Locate the lines that hold the string "this". Copy every such line.

====

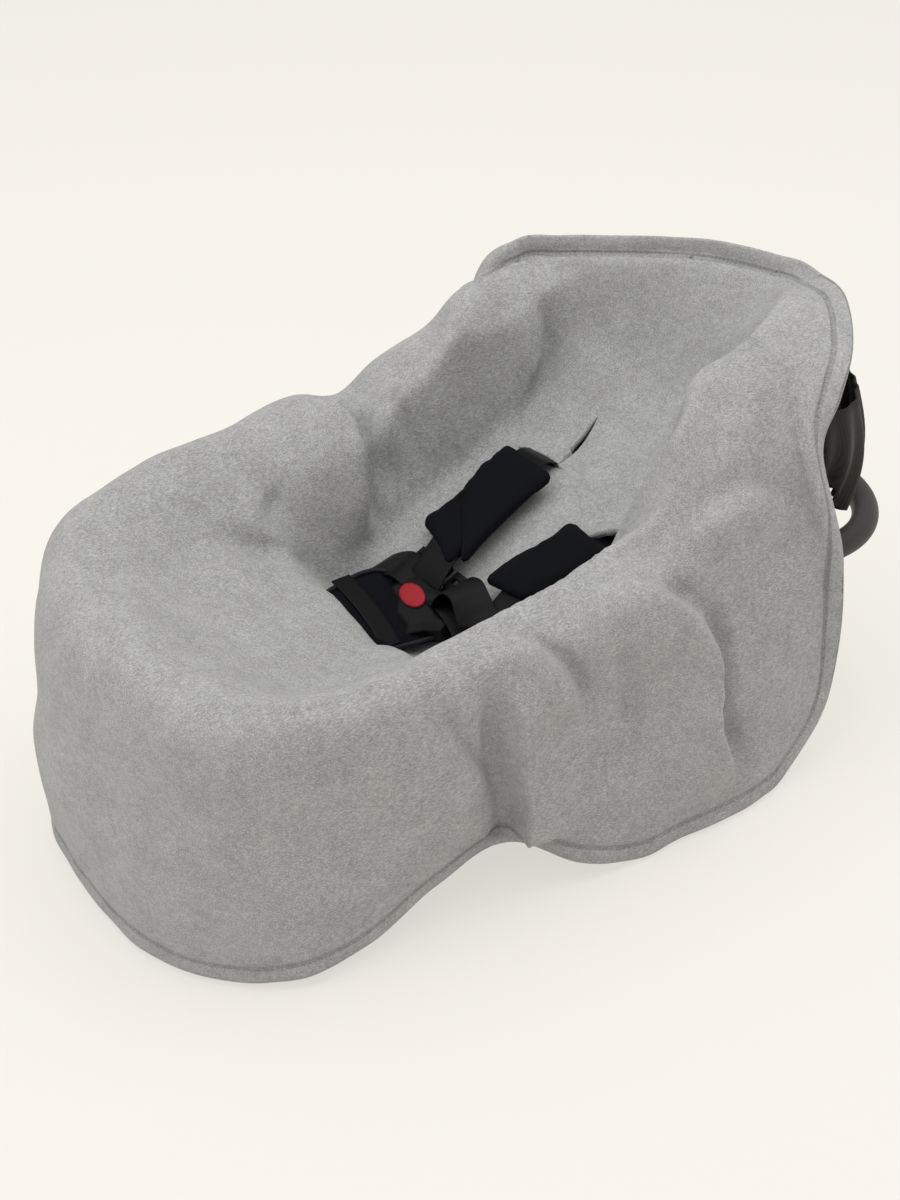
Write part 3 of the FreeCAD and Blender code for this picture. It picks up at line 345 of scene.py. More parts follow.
handle_plastic = finish_of("handle_plastic", moulded,
                           {"Colour": grey(0.019, 0.08), "Worn": grey(0.045, 0.05),
                            "Roughness": 0.5, "Grain Per Metre": 1800.0},
                           (0.2, 0.0002), specular=0.4)
grip_foam = finish_of("grip_rubber", moulded, {"Colour": grey(0.018), "Worn": grey(0.035),
                                               "Roughness": 0.7, "Grain Per Metre": 900.0},
                      (0.5, 0.0004), specular=0.25)
buckle_plastic = finish_of("buckle_plastic", moulded,
                           {"Colour": (0.0035, 0.0037, 0.0045, 1), "Worn": grey(0.009),
                            "Roughness": 0.42, "Grain Per Metre": 2600.0}, (0.12, 0.0001),
                           specular=0.12)
red_plastic = finish_of("red_plastic", moulded,
                        {"Colour": (0.27, 0.012, 0.018, 1), "Worn": (0.31, 0.022, 0.028, 1),
                         "Roughness": 0.45, "Grain Per Metre": 2600.0}, (0.1, 0.0001),
                        specular=0.15)
rubber = finish_of("rubber", moulded, {"Colour": grey(0.012), "Worn": grey(0.04),
                                       "Roughness": 0.8, "Grain Per Metre": 700.0},
                   (0.4, 0.0003), specular=0.2)
steel = finish_of("zinc_steel", moulded, {"Colour": grey(0.52, 0.02), "Worn": grey(0.40),
                                          "Roughness": 0.3, "Grain Per Metre": 3000.0},
                  (0.05, 0.0001), metal=1.0)
bead_foam = finish_of("bead_foam", moulded, {"Colour": grey(0.72), "Worn": grey(0.6),
                                             "Roughness": 0.85, "Grain Per Metre": 260.0},
                      (0.6, 0.0008))
print(len(bpy.data.materials), "materials")

# %% [markdown]
# ## The wrap blanket
# The blanket is one double sheet of fleece. It lies in the seat, goes over the rim and hangs to
# the floor, and at the head its sewn edge stands up as a hood. It could be dropped on the seat as
# a simulated cloth, but the folds of this one are set by its slits and seams. So it is drawn as a
# tailor would: a flat square of cloth, and for each place round it a crest, a middle and a hem.

# %% Measure the blanket round the seat
# Each row goes round from the middle of the foot by the child's left: how far round (a corner of
# the cloth is at 1, 3, 5 and 7), the crest, how steeply the cloth reaches it, the middle of its
# fall, and the hem.
ROUND = [
    (0.00, (0, -382, 290), 0.00, (0, -430, 150), (0, -425, 4)),
    (0.35, (62, -378, 289), 0.00, (64, -418, 150), (62, -422, 4)),
    (0.70, (118, -362, 288), 0.00, (128, -400, 150), (124, -396, 4)),
    (1.00, (156, -330, 287), 0.00, (170, -358, 150), (166, -356, 6)),
    (1.20, (175, -282, 286), 0.00, (192, -300, 150), (186, -322, 12)),
    (1.40, (183, -225, 286), 0.00, (202, -240, 150), (191, -262, 20)),
    (1.60, (186, -165, 285), 0.00, (205, -180, 150), (190, -196, 46)),
    (1.80, (187, -108, 285), 0.00, (200, -120, 160), (190, -108, 50)),
    (1.95, (187, -58, 285), 0.00, (220, -58, 150), (224, -58, 24)),
    (2.10, (186, -6, 298), 0.00, (232, 4, 150), (238, 4, 4)),
    (2.22, (183, 30, 297), 0.00, (233, 50, 165), (240, 52, 4)),
    (2.36, (172, 74, 323), 0.00, (230, 98, 190), (245, 106, 4)),
    (2.50, (148, 112, 386), 0.00, (226, 142, 215), (246, 152, 4)),
    (2.64, (125, 150, 418), 0.00, (221, 180, 240), (240, 196, 14)),
    (2.77, (120, 184, 421), 0.00, (214, 205, 285), (231, 254, 84)),
    (2.90, (112, 214, 423), 0.00, (210, 208, 335), (233, 244, 236)),
    (3.02, (103, 240, 423), 0.00, (188, 222, 374), (197, 240, 336)),
    (3.14, (88, 270, 423), 0.04, (165, 254, 402), (191, 260, 384)),
    (3.26, (66, 308, 422), 0.12, (142, 302, 415), (164, 300, 409)),
    (3.42, (44, 339, 414), 0.30, (88, 350, 419), (101, 356, 422)),
    (3.62, (24, 352, 409), 0.48, (40, 366, 416), (44, 372, 425)),
    (4.00, (-8, 356, 407), 0.60, (-6, 362, 416), (-4, 368, 425)),
    (4.35, (-58, 338, 407), 0.60, (-60, 341, 416), (-61, 343, 425)),
    (4.70, (-98, 302, 407), 0.55, (-100, 305, 416), (-101, 307, 425)),
    (5.00, (-128, 266, 407), 0.45, (-130, 268, 416), (-132, 270, 425)),
    (5.22, (-158, 226, 406), 0.30, (-161, 227, 416), (-163, 228, 425)),
    (5.40, (-176, 186, 403), 0.20, (-182, 186, 415), (-186, 186, 424)),
    (5.55, (-180, 148, 400), 0.10, (-188, 147, 402), (-198, 148, 398)),
    (5.70, (-180, 108, 388), 0.00, (-208, 120, 330), (-222, 140, 270)),
    (5.86, (-180, 72, 361), 0.00, (-222, 84, 230), (-238, 96, 90)),
    (6.02, (-180, 20, 343), 0.00, (-230, 24, 170), (-243, 26, 5)),
    (6.16, (-182, -22, 318), 0.00, (-230, -16, 160), (-243, -14, 5)),
    (6.34, (-190, -72, 326), 0.00, (-228, -72, 150), (-238, -72, 5)),
    (6.55, (-192, -140, 318), 0.00, (-226, -142, 150), (-234, -144, 5)),
    (6.80, (-194, -228, 312), 0.00, (-218, -234, 150), (-222, -238, 5)),
    (7.00, (-174, -304, 307), 0.00, (-198, -336, 150), (-194, -340, 5)),
    (7.30, (-117, -352, 298), 0.00, (-141, -402, 150), (-136, -404, 5)),
    (7.65, (-60, -372, 292), 0.00, (-69, -427, 150), (-66, -422, 4)),
]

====

### [FULL ANSWER]
Write part 3 of the FreeCAD and Blender code for this picture. It picks up at line 345 of scene.py. More parts follow.
# a simulated cloth, but the folds of this one are set by its slits and seams. So it is drawn as a